- _WRITTEN REQUEST_
Locate the word "picks" in the entries below, then gather every line that holds it.

- _Data entries_
■ ■ ■ ■ ■

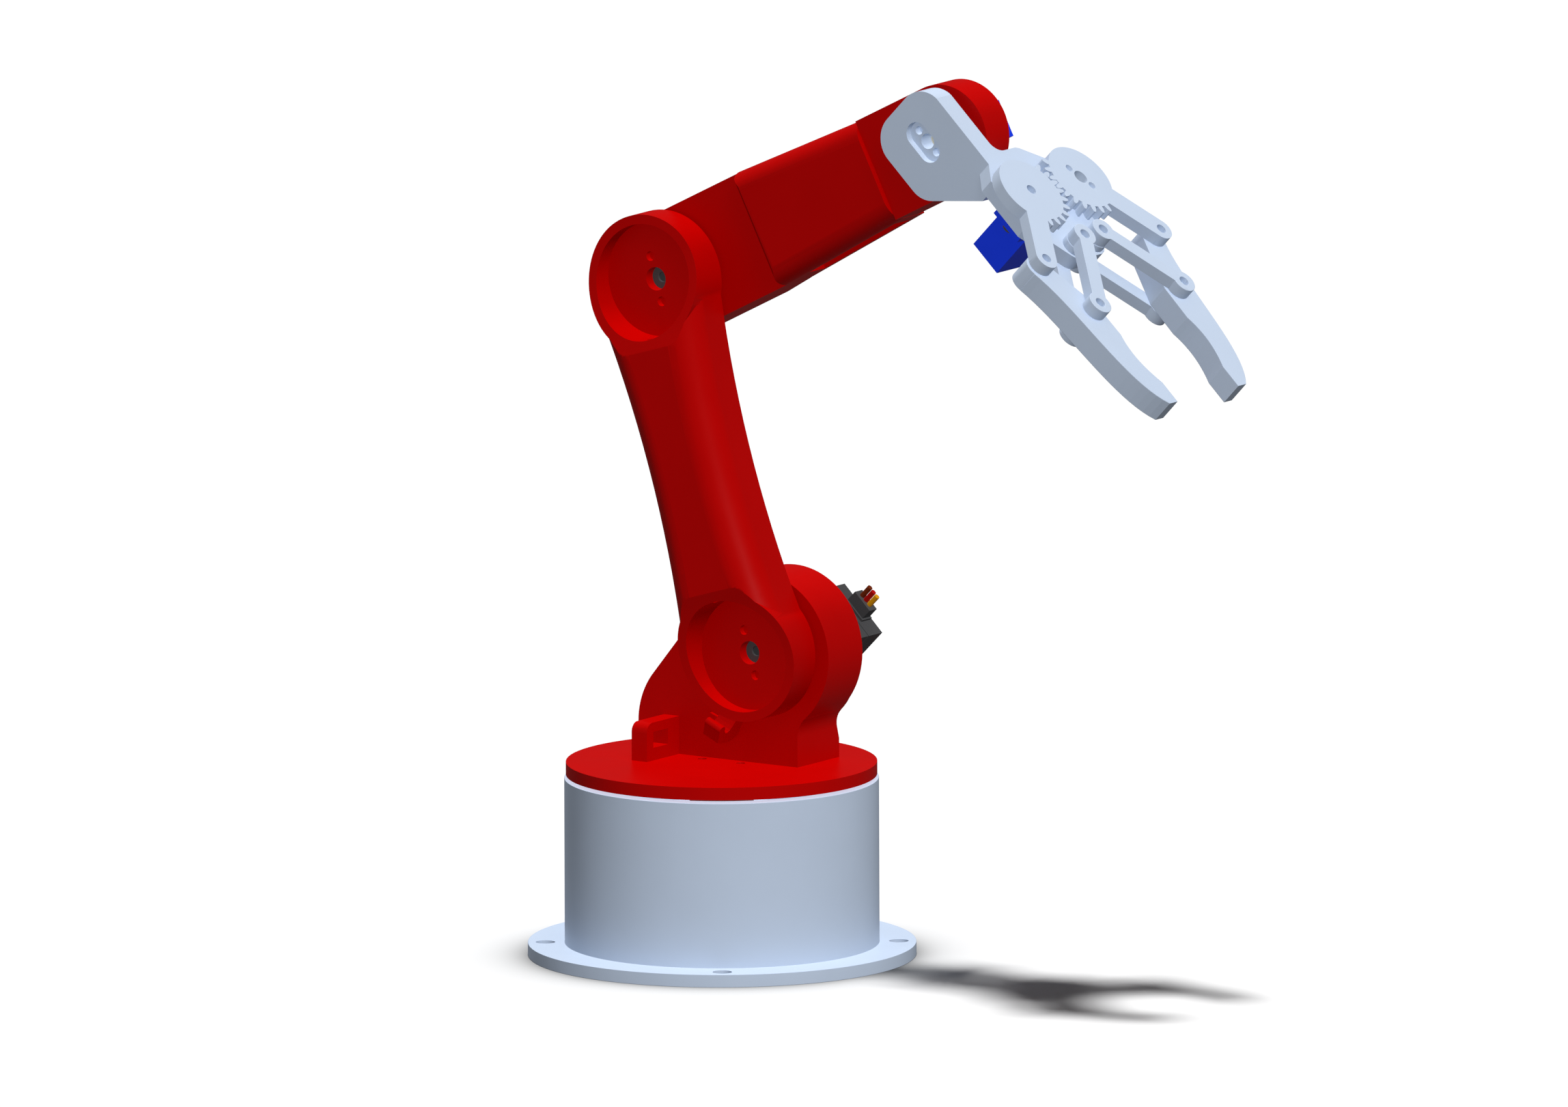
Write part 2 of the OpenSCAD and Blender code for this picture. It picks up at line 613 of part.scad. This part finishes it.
// Outline of the upright side plate: rounded at the wrist, sloped under the base plate
module side_outline() {
    r = side_corner;
    h = side_half;
    difference() {
        polygon([[-h, -h], [side_slope_from, -h], [27.5, (27.5 - side_slope_from) * tan(side_slope) - h],
            [27.5, plate_top - plate_t], [30, plate_top - plate_t], [30, plate_top], [-h, plate_top]]);
        translate([-h, -h]) corner_cut(r, 0);
        translate([-h, h]) corner_cut(r, -90);
        difference() {
            reach = r * tan(side_slope / 2);
            translate([side_slope_from - reach, -h - 1]) square([2 * reach, r + 1 - r * cos(side_slope)]);
            translate([side_slope_from - reach, r - h]) circle(r);
        }
    }
}
module corner_cut(r, turn) rotate(turn) difference() {
    translate([-1, -1]) square([r + 1, r + 1]);
    translate([r, r]) circle(r);
}
// Outline of the base plate in the gears' plane
module base_plate_outline() {
    nose = [plate_nose, plate_nose_y];
    slope = atan2(plate_half - 7.6, plate_shoulder - 24.5) - 90;
    edge = polar(plate_nose_r, slope);
    for (s = [-1, 1]) translate([nose[0], s * nose[1]]) circle(plate_nose_r);
    difference() {
        translate([plate_rear - plate_fillet_r, side_back - 1]) square(plate_fillet_r + 1);
        translate([plate_rear - plate_fillet_r, side_back + plate_fillet_r]) circle(plate_fillet_r);
    }
    polygon([[-16, side_front], [-10, -plate_half], [plate_shoulder, -plate_half],
        [nose[0] + edge[0], -nose[1] - edge[1]], [nose[0] + plate_nose_r, -nose[1]],
        [nose[0] + plate_nose_r, nose[1]], [nose[0] + edge[0], nose[1] + edge[1]],
        [plate_shoulder, plate_half], [tab_half, plate_half], [tab_half, post_y[1][1]],
        [-tab_half, post_y[1][1]], [-tab_half, plate_half], [-10.1, plate_half], [plate_rear + 0.6, 6.2],
        [plate_rear, 4.6], [plate_rear, side_back], [plate_rear - 1, side_back - 1],
            [plate_rear, side_front]]);
}
module gripper_base() color(pale_grey) difference() {
    union() {
        at_gripper() slab(side_front, side_back) side_outline();
        at_gripper() translate([gear_at, 0, plate_top - plate_t]) linear_extrude(plate_t)
            base_plate_outline();
        at_gripper() for (p = post_y) translate([gear_at - tab_half, p[0], grip_case_top - micro_ear_top])
            cube([2 * tab_half, p[1] - p[0], plate_top - plate_t - grip_case_top + micro_ear_top + 0.5]);
    }
    at_gripper() {
        bar(0, 0, plate_hole_r, side_front - 1, side_back + 1);
        for (s = [-1, 1]) {
            bar(s * plate_screw_at, 0, plate_screw_r, side_front - 1, side_front + recess_depth + 2.5);
            bar(s * plate_screw_at, 0, 0.9, side_back - 1.5, side_back + 1);
        }
        slab(side_front - 1, side_front + recess_depth) {
            translate([-recess_half + recess_r, -recess_r])
                square([2 * (recess_half - recess_r), 2 * recess_r]);
            for (s = [-1, 1]) translate([s * (recess_half - recess_r), 0]) circle(recess_r);
        }
    }
    at_gears() {
        translate([drive_c[0], drive_c[1], -20]) cylinder(r = micro_boss_r + 0.4, h = 20);
        translate([drive_c[0], drive_c[1] - micro_boss_r, -20]) cylinder(r = 3, h = 20);
        translate([idler_c[0], idler_c[1], -14]) cylinder(r = pin_r, h = 14);
        for (s = [-1, 1]) translate([plate_nose, s * plate_nose_y, -20]) cylinder(r = pin_r, h = 20);
    }
    at_grip_servo() for (s = [-1, 1]) translate([micro_ear_x(s), 0, -6]) cylinder(r = 0.9, h = 6);
}
module at_grip_servo() at_gripper() translate([gear_at, drive_c[1], grip_case_top]) rotate([0, 0, 90])
    children();
// Horn with two arms, for a micro servo
module arm_horn(hub_h, t) difference() {
    union() {
        translate([-6.5, -2.2, 0]) cube([13, 4.4, t]);
        for (s = [-1, 1]) translate([s * 6.5, 0, 0]) cylinder(r = 2.2, h = t);
        translate([0, 0, -hub_h]) cylinder(r = 2.9, h = hub_h + t);
    }
    translate([0, 0, -hub_h - 1]) cylinder(r = micro_shaft_r, h = hub_h + t + 2);
    for (s = [-1, 1]) translate([s * plate_screw_at, 0, -1]) cylinder(r = 0.9, h = t + 2);
}
module arm_horn_screws() for (s = [-1, 1]) translate([s * plate_screw_at, 0, 0]) rotate([180, 0, 0])
    pan_screw(0.9, arm_screw_l, 1.5, 0.6);
arm_horn_t = 1.9;
arm_screw_l = 3.2;
module pitch_shaft() color(nylon) at_wrist() facing_front(pitch_top)
    output_shaft(micro_shaft_r, micro_boss_h + micro_shaft_h, 3);
module pitch_horn() color(nylon) at_gripper() facing_front(side_back + arm_horn_t)
    arm_horn(1, arm_horn_t);
module pitch_horn_screws() at_gripper() facing_front(side_back + arm_horn_t) arm_horn_screws();
module grip_servo() at_grip_servo() micro_servo();
module grip_servo_screws() at_grip_servo() micro_screws();
module grip_shaft() color(nylon) at_grip_servo()
    output_shaft(micro_shaft_r, micro_boss_h + micro_shaft_h, 3);
module at_drive() at_gears() translate([drive_c[0], drive_c[1], 0]) children();
module at_idler() at_gears() translate([idler_c[0], idler_c[1], 0]) children();
module grip_horn() color(nylon) at_drive() translate([0, 0, -gear_t - arm_horn_t])
    rotate([0, 0, horn_hole_turn])
    arm_horn(1.8, arm_horn_t);
module grip_horn_screws() at_drive() translate([0, 0, -gear_t - arm_horn_t])
    rotate([0, 0, horn_hole_turn])
    arm_horn_screws();
module idler_pin() color(pale_grey) at_idler() translate([0, 0, plate_top - plate_t - gear_top])
    cylinder(r = pin_r, h = gear_top - plate_top + plate_t - pin_sink);
module spacer(h) difference() {
    cylinder(r = link_head_r, h = h);
    translate([0, 0, -1]) cylinder(r = pin_r, h = h + 2);
}
gap_under_gear = gear_top - gear_t - plate_top;
module idler_spacer() color(pale_grey) at_idler() translate([0, 0, plate_top - gear_top])
    spacer(gap_under_gear - 0.1);
module link_spacers() color(pale_grey) at_gears() for (s = [-1, 1])
    translate([plate_nose, s * plate_nose_y, plate_top - gear_top]) spacer(gap_under_gear - 0.1);
module link_pins() color(pale_grey) at_gears() for (s = [-1, 1])
    translate([plate_nose, s * plate_nose_y, lower_top - gear_t + 0.5 - gear_top])
        cylinder(r = pin_r, h = gear_top - lower_top + gear_t - 0.5 - pin_sink);

// Involute finger gear: half angle of a tooth at a radius
pressure = 20;
base_r = gear_pitch_r * cos(pressure);
function involute(a) = tan(a) * 180 / PI - a;
function tooth_half(r) = 90 / gear_teeth - gear_backlash / gear_pitch_r * 90 / PI
    + involute(pressure) - involute(acos(min(1, base_r / r)));
module tooth() {
    steps = 5;
    radii = [gear_root_r - 0.4, for (i = [0:steps]) base_r + (gear_tip_r - base_r) * i / steps];
    polygon(concat([for (r = radii) polar(r, -tooth_half(max(r, base_r)))],
        [for (i = [len(radii) - 1:-1:0]) polar(radii[i], tooth_half(max(radii[i], base_r)))]));
}
pitch_angle = 360 / gear_teeth;
// Gear sector and arm; first is the angle of its first tooth, side is +1 or -1
module finger_gear(first, side) {
    arm_dir = side * arm_open;
    circle(gear_root_r);
    for (i = [0:gear_cut - 1]) rotate(first + i * pitch_angle) tooth();
    rotate(arm_dir) translate([0, -gear_arm_w / 2]) square([link_len, gear_arm_w]);
    translate(polar(link_len, arm_dir)) circle(gear_arm_w / 2);
}
module drive_gear() color(pale_grey) at_drive() translate([0, 0, -gear_t]) difference() {
    linear_extrude(gear_t) finger_gear(-90 - mesh_turn + (0.5 - 3) * pitch_angle, 1);
    translate([0, 0, -1]) {
        cylinder(r = plate_hole_r, h = gear_t + 2);
        for (s = [-1, 1]) translate(polar(s * plate_screw_at, horn_hole_turn)) {
            cylinder(r = 0.9, h = 1 + arm_screw_l - arm_horn_t);
            translate([0, 0, gear_t - 1]) cylinder(r = plate_screw_r, h = 3);
        }
        translate(polar(link_len, arm_open)) cylinder(r = pin_r, h = gear_t + 2);
    }
}
module idler_gear() color(pale_grey) at_idler() translate([0, 0, -gear_t]) difference() {
    linear_extrude(gear_t) finger_gear(90 + mesh_turn - 7 * pitch_angle, -1);
    translate([0, 0, -1]) {
        cylinder(d = pivot_d, h = gear_t + 2);
        translate(polar(link_len, -arm_open)) cylinder(r = pin_r, h = gear_t + 2);
    }
}
module finger_end_pin(side) color(pale_grey) translate(polar(link_len, side * arm_open))
    translate([0, 0, finger_top - finger_t - gear_top])
        cylinder(r = pin_r, h = gear_top - finger_top + finger_t - pin_sink);
module drive_finger_pin() at_drive() finger_end_pin(1);
module idler_finger_pin() at_idler() finger_end_pin(-1);

// Parallel link: two round heads and a narrower bar
module link_shape() {
    for (x = [0, link_len]) translate([x, 0]) circle(link_head_r);
    translate([0, -link_w / 2]) square([link_len, link_w]);
}
module link(side, top) color(pale_grey) at_gears()
    translate([plate_nose, side * plate_nose_y, top - gear_t])
    rotate([0, 0, side * arm_open]) difference() {
        linear_extrude(gear_t) link_shape();
        translate([0, 0, -1]) cylinder(d = pivot_d, h = gear_t + 2);
        translate([link_len, 0, -1]) cylinder(r = pin_r, h = gear_t + 2);
    }
module link_pin(side) color(pale_grey) at_gears() translate([plate_nose, side * plate_nose_y, 0])
    translate(polar(link_len, side * arm_open)) translate([0, 0, lower_top - gear_t + 0.5 - gear_top])
        cylinder(r = pin_r, h = gear_top - lower_top + gear_t - 0.5 - pin_sink);
module right_upper_link() link(1, 0);
module left_upper_link() link(-1, 0);
module right_lower_link() link(1, lower_top - gear_top);
module left_lower_link() link(-1, lower_top - gear_top);
module right_link_pin() link_pin(1);
module left_link_pin() link_pin(-1);

// Finger outline, drawn from its rear pivot: straight back, bowed grip and flat pad
rear = drive_c + polar(link_len, arm_open);
front = [plate_nose, plate_nose_y] + polar(link_len, arm_open);
pad_y = 16.7;
pad_x = 75.6;
tip_x = 83.5;
tip_y = 21;
knee = [43.4, 18.6];
module finger_outline() {
    wall = atan2(knee[1] - rear[1], knee[0] - rear[0]);
    inner = bez([[pad_x, pad_y], [71, 18.6], [64, 21.2], [55.5, 18.3]], 14);
    outer = bez([[27, rear[1] + finger_pivot_r * 0.93], [44, 28.6], [72, 33], [tip_x, tip_y]], 20);
    translate(rear) circle(finger_pivot_r);
    polygon(concat([rear + polar(finger_pivot_r, wall - 90), knee], [for (i = [14:-1:0]) inner[i]],
        [[tip_x, pad_y]], [for (i = [20:-1:0]) outer[i]], [rear]));
}
module finger(side) color(pale_grey) at_gears() mirror([0, side > 0 ? 0 : 1, 0])
    translate([0, 0, finger_top - finger_t - gear_top]) difference() {
        linear_extrude(finger_t) finger_outline();
        for (p = [rear, front]) translate([p[0], p[1], -1]) cylinder(d = pivot_d, h = finger_t + 2);
    }
module right_finger() finger(1);
module left_finger() finger(-1);

base_housing();
waist_servo();
waist_servo_screws();
waist_turret();
waist_shaft();
waist_horn();
waist_horn_screws();
shoulder_servo();
shoulder_servo_screws();
shoulder_lead_block();
shoulder_lead_brown();
shoulder_lead_red();
shoulder_lead_yellow();
upper_arm();
shoulder_shaft();
shoulder_horn();
shoulder_horn_screws();
elbow_shaft();
elbow_horn();
elbow_horn_screws();
forearm_body();
forearm_cover();
cover_screws();
elbow_servo();
elbow_servo_screws();
roll_servo();
wrist_block();
roll_shaft();
roll_horn();
pitch_servo();
pitch_servo_screws();
gripper_base();
pitch_shaft();
pitch_horn();
pitch_horn_screws();
grip_servo();
grip_servo_screws();
idler_pin();
idler_spacer();
link_pins();
link_spacers();
drive_gear();
grip_shaft();
grip_horn();
grip_horn_screws();
drive_finger_pin();
idler_gear();
idler_finger_pin();
right_upper_link();
right_lower_link();
right_link_pin();
left_upper_link();
left_lower_link();
left_link_pin();
right_finger();
left_finger();
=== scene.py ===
"""Looks of the desktop robot arm: materials, softened edges, floor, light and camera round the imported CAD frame."""
import json
import math

import bpy
from mathutils import Matrix, Vector


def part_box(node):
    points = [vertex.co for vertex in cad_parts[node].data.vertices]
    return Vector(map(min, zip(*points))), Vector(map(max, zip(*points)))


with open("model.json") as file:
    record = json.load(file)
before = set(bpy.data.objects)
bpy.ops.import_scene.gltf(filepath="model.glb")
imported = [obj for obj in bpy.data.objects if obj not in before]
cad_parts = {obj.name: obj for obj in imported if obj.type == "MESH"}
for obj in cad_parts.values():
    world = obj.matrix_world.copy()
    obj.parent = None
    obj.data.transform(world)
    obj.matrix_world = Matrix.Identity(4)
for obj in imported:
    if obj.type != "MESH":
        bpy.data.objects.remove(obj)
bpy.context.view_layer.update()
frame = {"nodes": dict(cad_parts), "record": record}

NODES = frame["nodes"]
MM = 0.001

# ---------------------------------------------------------------- materials

# The lamps are this much stronger than a fully lit white needs, and the paints that much darker,
# so that light bounced between neighbouring parts stays faint.
LIGHT = 1.8

# Moulded and printed plastic
PLASTIC_IOR = 1.46
COAT_ROUGHNESS = 0.18
BLOTCH_SCALE, BLOTCH_DETAIL, BLOTCH_ROUGHNESS = 55.0, 4.0, 0.55
BLOTCH_LOW, BLOTCH_HIGH = 0.3, 0.7
GRAIN_SCALE, GRAIN_DETAIL, GRAIN_DEPTH = 2600.0, 3.0, 0.2 * MM
GLOSS_LOW, GLOSS_HIGH = -0.05, 0.06

# Plated steel
MARK_SCALE, MARK_DETAIL = 900.0, 5.0
MARK_LOW, MARK_HIGH, MARK_DARK = 0.25, 0.8, 0.75
STEEL_GLOSS_LOW, STEEL_GLOSS_HIGH = -0.08, 0.1


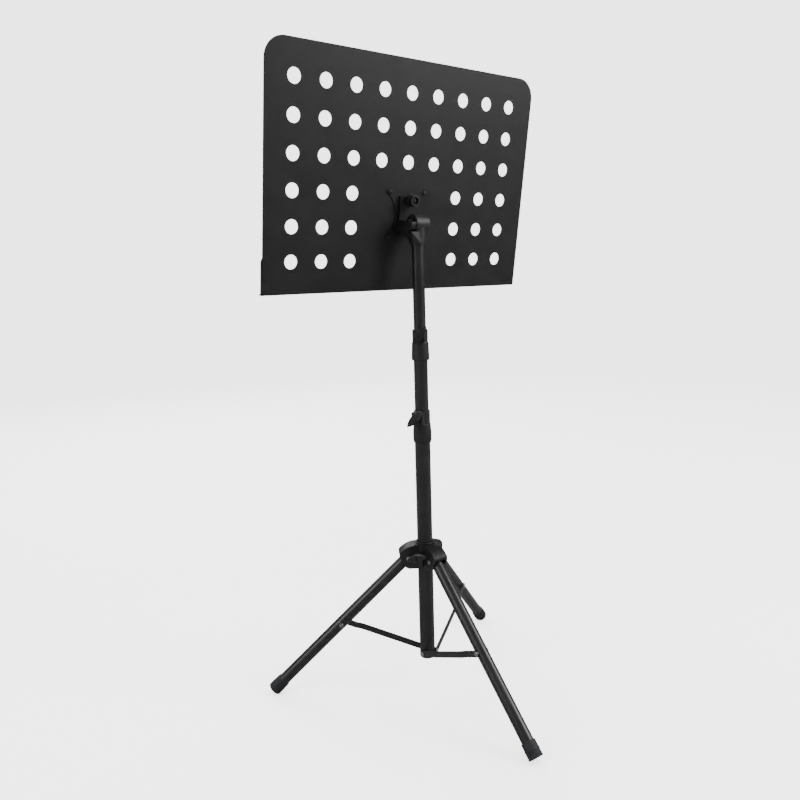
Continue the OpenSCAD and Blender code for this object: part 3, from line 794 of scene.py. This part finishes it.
    def side_strip(self, side: int) -> bmesh.types.BMesh:
        """The strip folded forwards along the foot of one side edge."""
        slope = self.tab_depth - self.sheet
        outline = [(0.0, 0.0), (-self.tab_depth, 0.0), (-self.tab_depth, self.tab_height - slope),
                   (-self.sheet, self.tab_height), (0.0, self.tab_height)]
        outer = self.half_width
        low, high = sorted((side * outer, side * (outer - self.sheet)))
        shape = prism([(n, v - self.down) for n, v in outline], low, high)
        soften(shape, self.edge, 3)
        on_side = Matrix(((0, 0, 1, self.shift), (1, 0, 0, 0), (0, 1, 0, 0), (0, 0, 0, 1)))
        return moved(shape, on_side)

    def build(self) -> None:
        """Thicken the skin, round its edges and add the side strips."""
        made = loose_object("desk_skin", self.skin())
        wall = made.modifiers.new("wall", "SOLIDIFY")
        wall.thickness = self.sheet
        wall.offset = -1.0
        wall.use_even_offset = True
        bake_modifiers(made)
        shape = taken_shape(made)
        soften(shape, self.edge, 2, 50.0)
        shape = combine(shape, self.side_strip(1), self.side_strip(-1))
        moved(shape, lean_matrix(self.origin, self.lean))
        self.piece("perforated_desk", shape, Slot.DESK, "desk", ["desk_panel"])


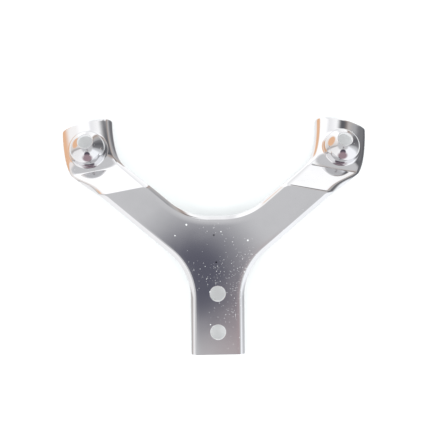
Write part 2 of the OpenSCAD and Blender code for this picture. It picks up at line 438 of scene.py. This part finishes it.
def holeRing(bm, y, flatRim):
    inner, outer = [], []
    for i in range(steps["ring"]):
        w = unit(360 * i / steps["ring"])
        for ring, r in ((inner, stem["hole"]), (outer, stem["hole"] + stem["band"])):
            ring.append(bm.verts.new((w.x * r, y + w.y * r, 0)))
    bridgeRows(bm, [inner + inner[:1], outer + outer[:1]])
    flatRim.update(outer)


def goodFace(bm):
    # both halves, the two stem holes and the flat of the Y between them
    mark = bm.verts.layers.int.new("flatRim")
    flatRim = set()
    corners = [halfFace(bm, side, flatRim) for side in (1, -1)]
    (rightEnd, rightIn), (leftEnd, leftIn) = corners
    bm.faces.new((leftEnd, rightEnd, rightIn, leftIn))
    for y in (0, stem["pitch"]):
        holeRing(bm, y, flatRim)
    for v in flatRim:
        v[mark] = 1
    bmesh.ops.remove_doubles(bm, verts=bm.verts, dist=sheet["weld"])
    border = [e for e in bm.edges if e.is_boundary and e.verts[0][mark] and e.verts[1][mark]]
    bmesh.ops.triangle_fill(bm, use_beauty=True, edges=border, normal=(0, 0, 1))
    bmesh.ops.recalc_face_normals(bm, faces=bm.faces)
    flat = max(bm.faces, key=lambda f: f.calc_area())
    if flat.normal.z < 0:
        bmesh.ops.reverse_faces(bm, faces=bm.faces)
    bm.normal_update()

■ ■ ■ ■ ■

- _SOLUTION TO THE EXERCISE_
Write part 2 of the OpenSCAD and Blender code for this picture. It picks up at line 613 of part.scad. This part finishes it.
Write part 2 of the OpenSCAD and Blender code for this picture. It picks up at line 438 of scene.py. This part finishes it.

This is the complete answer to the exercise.